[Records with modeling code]
»»

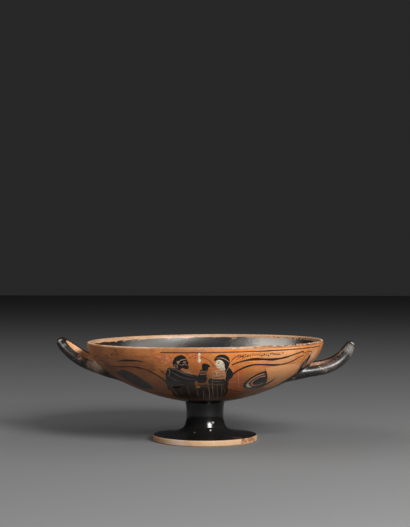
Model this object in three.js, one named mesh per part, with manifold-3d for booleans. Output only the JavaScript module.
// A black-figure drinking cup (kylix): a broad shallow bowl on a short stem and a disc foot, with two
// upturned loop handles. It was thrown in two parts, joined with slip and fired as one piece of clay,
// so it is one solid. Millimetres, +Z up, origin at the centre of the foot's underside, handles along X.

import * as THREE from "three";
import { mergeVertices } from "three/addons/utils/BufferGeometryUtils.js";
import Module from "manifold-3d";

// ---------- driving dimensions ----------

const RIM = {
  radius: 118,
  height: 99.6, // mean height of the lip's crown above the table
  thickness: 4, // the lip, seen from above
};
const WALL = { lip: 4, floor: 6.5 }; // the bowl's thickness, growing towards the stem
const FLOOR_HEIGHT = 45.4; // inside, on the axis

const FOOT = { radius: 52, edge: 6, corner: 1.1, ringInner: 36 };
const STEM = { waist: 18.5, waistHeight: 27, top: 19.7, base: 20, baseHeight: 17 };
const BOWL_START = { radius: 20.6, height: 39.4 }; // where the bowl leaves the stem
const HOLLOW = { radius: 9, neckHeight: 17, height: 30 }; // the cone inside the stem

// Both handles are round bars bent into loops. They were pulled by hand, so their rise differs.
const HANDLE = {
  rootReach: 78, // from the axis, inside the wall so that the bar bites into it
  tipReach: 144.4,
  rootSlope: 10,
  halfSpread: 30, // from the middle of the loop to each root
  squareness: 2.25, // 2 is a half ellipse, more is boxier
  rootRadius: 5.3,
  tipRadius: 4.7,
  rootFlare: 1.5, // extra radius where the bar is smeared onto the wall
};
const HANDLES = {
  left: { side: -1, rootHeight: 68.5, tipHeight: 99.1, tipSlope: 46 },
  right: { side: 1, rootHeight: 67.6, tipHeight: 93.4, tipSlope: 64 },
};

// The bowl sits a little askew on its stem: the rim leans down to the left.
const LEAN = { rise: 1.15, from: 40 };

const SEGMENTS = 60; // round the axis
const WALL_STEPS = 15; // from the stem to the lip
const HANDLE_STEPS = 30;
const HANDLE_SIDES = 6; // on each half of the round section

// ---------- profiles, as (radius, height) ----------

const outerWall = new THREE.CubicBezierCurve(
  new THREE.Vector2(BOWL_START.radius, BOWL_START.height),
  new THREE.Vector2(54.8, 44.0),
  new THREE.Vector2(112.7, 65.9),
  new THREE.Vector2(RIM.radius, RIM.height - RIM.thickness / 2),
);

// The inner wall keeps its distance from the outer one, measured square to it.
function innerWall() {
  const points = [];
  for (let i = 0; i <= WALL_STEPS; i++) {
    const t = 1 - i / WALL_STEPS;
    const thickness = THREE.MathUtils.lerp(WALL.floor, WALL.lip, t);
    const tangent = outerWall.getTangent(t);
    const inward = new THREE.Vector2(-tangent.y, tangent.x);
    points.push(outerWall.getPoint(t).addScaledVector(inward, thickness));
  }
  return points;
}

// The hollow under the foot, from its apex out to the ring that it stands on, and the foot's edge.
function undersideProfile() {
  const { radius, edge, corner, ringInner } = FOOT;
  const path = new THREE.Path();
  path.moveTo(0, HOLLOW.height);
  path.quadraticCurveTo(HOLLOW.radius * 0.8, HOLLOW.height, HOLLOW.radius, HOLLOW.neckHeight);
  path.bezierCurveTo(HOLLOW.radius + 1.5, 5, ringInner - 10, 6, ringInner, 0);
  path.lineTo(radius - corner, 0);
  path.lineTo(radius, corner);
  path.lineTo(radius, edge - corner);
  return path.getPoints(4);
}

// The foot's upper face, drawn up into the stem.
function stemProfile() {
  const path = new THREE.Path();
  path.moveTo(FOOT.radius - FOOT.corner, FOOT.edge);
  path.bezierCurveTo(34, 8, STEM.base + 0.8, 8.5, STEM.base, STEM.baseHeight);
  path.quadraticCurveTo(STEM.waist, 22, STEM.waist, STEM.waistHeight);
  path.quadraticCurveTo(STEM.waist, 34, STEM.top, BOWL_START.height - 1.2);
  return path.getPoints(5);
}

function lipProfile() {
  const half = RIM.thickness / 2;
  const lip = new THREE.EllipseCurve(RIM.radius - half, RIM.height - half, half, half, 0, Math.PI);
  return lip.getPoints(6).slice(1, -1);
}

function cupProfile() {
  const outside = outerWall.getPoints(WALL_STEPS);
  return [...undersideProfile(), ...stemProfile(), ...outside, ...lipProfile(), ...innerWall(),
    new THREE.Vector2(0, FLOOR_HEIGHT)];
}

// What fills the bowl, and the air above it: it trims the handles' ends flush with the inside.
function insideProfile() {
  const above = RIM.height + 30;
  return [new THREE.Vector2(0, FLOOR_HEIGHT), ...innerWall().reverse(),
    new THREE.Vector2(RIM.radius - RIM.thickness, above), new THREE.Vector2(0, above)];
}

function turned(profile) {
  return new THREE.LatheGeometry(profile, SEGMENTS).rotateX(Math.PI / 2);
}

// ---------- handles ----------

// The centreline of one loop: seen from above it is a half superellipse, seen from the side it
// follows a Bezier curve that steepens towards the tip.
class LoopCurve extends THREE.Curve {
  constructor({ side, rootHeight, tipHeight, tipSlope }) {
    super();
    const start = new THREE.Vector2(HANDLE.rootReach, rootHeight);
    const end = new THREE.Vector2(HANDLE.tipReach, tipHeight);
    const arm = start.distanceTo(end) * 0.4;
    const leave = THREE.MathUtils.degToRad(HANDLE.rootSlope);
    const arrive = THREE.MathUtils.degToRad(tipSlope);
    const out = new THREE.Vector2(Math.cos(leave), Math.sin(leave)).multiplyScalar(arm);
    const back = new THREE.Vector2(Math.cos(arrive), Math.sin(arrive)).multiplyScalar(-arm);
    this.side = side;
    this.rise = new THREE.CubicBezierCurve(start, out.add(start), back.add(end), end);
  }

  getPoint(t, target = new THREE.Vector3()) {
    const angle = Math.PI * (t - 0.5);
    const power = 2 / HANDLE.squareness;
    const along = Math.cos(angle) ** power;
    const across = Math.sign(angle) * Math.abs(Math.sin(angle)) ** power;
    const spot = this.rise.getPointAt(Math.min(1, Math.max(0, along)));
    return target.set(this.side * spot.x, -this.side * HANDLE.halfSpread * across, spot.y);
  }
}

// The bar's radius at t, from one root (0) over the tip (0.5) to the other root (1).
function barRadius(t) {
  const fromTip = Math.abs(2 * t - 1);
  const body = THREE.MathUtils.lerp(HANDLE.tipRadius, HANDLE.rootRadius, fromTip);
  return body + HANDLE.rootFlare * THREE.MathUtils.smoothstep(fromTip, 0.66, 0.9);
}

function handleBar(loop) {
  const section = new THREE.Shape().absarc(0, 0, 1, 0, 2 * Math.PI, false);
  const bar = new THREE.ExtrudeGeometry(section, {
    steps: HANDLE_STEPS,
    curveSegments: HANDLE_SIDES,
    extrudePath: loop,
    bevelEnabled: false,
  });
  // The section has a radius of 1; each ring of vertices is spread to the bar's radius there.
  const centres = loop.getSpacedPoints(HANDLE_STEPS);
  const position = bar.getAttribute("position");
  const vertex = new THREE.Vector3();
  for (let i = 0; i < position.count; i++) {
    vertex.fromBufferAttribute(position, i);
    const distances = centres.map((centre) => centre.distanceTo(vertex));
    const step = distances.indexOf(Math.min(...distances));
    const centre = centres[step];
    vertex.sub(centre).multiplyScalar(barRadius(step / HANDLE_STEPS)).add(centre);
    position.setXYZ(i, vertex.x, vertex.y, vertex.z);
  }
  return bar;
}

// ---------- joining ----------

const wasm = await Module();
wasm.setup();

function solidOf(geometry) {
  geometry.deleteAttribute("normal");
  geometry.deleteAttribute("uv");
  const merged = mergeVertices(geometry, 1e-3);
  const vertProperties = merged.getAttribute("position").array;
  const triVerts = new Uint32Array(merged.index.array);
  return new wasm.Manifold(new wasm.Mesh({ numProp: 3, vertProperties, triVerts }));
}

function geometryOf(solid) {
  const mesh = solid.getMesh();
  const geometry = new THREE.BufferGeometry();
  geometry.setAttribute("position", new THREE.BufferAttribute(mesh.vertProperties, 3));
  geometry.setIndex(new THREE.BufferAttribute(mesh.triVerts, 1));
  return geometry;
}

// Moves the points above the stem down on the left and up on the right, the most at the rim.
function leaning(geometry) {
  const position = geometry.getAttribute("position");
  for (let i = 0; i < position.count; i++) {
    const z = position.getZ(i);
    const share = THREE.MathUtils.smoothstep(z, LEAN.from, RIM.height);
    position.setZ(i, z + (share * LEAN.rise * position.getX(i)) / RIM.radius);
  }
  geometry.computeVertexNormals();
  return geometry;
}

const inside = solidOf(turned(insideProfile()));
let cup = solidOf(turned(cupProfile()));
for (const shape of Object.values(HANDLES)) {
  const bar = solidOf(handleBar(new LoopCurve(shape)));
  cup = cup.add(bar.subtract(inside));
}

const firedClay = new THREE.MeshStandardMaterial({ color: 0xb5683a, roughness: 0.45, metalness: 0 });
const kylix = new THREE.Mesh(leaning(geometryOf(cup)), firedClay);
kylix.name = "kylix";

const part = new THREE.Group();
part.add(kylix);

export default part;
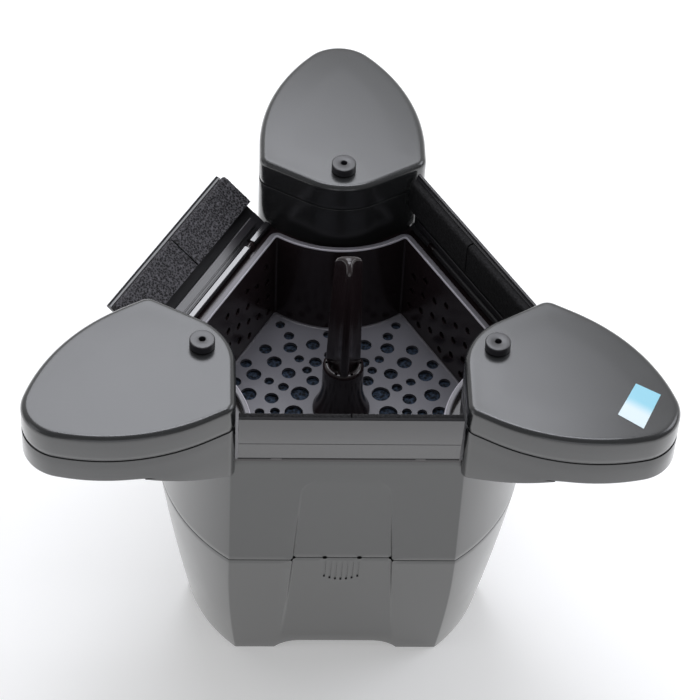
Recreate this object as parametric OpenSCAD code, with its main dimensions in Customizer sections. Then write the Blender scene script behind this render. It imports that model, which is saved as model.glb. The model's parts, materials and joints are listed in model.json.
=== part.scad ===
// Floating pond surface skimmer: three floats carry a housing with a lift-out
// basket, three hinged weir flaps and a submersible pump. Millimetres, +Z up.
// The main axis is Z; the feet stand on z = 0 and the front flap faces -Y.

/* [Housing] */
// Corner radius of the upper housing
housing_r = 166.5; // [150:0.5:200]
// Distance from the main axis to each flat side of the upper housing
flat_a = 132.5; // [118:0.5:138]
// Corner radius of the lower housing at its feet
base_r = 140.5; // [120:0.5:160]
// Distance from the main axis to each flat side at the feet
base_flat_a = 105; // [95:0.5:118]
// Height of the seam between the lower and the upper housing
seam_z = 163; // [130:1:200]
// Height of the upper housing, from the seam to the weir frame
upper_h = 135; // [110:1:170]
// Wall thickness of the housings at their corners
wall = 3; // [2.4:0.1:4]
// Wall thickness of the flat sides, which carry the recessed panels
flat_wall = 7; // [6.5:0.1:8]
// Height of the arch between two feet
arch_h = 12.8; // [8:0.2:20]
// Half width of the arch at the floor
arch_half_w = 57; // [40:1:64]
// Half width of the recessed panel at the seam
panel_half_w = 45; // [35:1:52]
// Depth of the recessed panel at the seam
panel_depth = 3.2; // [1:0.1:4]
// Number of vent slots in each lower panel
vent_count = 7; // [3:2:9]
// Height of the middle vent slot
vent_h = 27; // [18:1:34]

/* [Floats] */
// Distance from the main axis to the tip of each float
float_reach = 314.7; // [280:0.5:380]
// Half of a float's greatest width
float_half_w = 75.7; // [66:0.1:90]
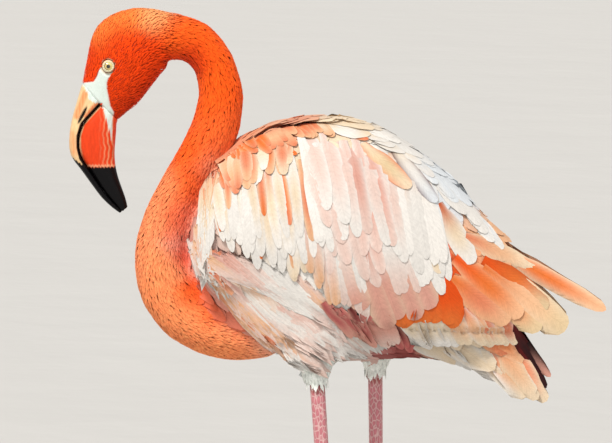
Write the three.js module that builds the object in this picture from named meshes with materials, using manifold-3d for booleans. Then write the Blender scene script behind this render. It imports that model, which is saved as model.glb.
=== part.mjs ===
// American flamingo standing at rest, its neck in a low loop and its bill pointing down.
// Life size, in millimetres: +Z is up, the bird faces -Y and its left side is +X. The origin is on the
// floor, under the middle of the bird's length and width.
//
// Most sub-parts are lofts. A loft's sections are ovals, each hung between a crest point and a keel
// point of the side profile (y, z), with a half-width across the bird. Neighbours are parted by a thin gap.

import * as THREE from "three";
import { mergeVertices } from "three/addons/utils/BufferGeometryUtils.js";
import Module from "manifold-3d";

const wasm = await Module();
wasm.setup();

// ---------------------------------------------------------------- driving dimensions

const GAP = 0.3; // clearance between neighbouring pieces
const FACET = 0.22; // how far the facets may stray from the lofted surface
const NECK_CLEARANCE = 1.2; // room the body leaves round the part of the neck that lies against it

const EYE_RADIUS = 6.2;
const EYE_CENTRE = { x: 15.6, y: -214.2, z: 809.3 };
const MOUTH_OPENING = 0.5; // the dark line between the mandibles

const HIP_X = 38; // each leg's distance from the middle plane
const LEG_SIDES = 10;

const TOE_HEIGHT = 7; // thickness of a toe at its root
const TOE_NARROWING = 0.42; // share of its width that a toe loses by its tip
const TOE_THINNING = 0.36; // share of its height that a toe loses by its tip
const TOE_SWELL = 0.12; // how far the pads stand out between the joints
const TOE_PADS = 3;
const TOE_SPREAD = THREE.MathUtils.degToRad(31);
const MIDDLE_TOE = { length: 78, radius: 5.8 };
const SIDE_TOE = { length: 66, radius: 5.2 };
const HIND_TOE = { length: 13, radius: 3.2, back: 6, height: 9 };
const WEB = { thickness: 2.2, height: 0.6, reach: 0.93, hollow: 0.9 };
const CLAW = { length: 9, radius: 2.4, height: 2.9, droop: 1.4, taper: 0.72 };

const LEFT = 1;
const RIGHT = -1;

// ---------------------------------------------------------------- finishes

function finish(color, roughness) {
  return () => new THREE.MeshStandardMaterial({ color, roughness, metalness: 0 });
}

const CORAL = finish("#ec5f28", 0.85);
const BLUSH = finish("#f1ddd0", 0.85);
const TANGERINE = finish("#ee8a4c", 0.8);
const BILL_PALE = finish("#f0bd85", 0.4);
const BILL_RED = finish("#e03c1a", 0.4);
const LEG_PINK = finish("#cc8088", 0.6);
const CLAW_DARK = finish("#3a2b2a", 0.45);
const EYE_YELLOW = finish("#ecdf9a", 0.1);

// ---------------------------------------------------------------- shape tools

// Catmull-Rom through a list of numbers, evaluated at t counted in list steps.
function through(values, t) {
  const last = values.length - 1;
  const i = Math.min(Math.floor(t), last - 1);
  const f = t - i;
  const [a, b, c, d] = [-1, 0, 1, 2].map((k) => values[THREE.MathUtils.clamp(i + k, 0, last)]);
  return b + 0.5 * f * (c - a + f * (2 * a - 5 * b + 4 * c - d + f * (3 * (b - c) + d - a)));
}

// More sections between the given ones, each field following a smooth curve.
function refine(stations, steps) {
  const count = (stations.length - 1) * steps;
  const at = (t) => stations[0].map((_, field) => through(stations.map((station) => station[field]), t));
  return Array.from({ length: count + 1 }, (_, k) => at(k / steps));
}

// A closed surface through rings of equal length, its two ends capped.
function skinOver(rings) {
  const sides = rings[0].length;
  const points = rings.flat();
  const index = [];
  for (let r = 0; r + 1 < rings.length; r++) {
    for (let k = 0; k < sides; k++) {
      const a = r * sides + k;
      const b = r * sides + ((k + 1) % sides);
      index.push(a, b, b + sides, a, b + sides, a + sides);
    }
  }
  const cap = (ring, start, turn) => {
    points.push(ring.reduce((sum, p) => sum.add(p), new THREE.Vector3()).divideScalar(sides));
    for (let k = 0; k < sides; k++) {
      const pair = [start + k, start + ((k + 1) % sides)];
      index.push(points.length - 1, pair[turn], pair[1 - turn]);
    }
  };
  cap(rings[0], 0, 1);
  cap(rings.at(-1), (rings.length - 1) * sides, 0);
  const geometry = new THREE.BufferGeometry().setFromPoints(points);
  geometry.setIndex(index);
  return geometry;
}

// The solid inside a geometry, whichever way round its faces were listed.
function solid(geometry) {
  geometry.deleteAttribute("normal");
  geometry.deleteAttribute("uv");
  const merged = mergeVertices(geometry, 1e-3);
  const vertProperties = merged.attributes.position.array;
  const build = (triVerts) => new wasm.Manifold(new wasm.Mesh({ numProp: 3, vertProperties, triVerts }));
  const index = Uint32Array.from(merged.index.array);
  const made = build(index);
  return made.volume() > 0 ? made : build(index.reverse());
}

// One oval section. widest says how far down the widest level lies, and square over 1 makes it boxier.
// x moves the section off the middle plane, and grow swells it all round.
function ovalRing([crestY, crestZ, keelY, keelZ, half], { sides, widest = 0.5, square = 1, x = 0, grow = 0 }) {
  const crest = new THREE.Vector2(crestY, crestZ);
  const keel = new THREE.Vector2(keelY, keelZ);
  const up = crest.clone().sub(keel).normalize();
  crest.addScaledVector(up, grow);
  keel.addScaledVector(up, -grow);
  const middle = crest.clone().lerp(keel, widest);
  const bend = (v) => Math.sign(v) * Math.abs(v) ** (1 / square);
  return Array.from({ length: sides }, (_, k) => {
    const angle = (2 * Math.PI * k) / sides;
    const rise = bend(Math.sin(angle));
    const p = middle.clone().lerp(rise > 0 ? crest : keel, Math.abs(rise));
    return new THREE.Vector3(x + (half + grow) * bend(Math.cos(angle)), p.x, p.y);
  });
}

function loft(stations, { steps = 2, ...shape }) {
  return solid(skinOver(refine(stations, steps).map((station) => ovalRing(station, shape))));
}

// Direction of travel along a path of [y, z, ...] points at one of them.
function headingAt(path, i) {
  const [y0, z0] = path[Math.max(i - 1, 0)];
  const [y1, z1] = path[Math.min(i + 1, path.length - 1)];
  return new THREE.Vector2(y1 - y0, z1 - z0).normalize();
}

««

■ **Job**: Copy out exactly the lines running from the one with "Recreate this object" to the one with "flap faces -Y.", including both ends, and nothing more.

■ **Complete output**:
Recreate this object as parametric OpenSCAD code, with its main dimensions in Customizer sections. Then write the Blender scene script behind this render. It imports that model, which is saved as model.glb. The model's parts, materials and joints are listed in model.json.
=== part.scad ===
// Floating pond surface skimmer: three floats carry a housing with a lift-out
// basket, three hinged weir flaps and a submersible pump. Millimetres, +Z up.
// The main axis is Z; the feet stand on z = 0 and the front flap faces -Y.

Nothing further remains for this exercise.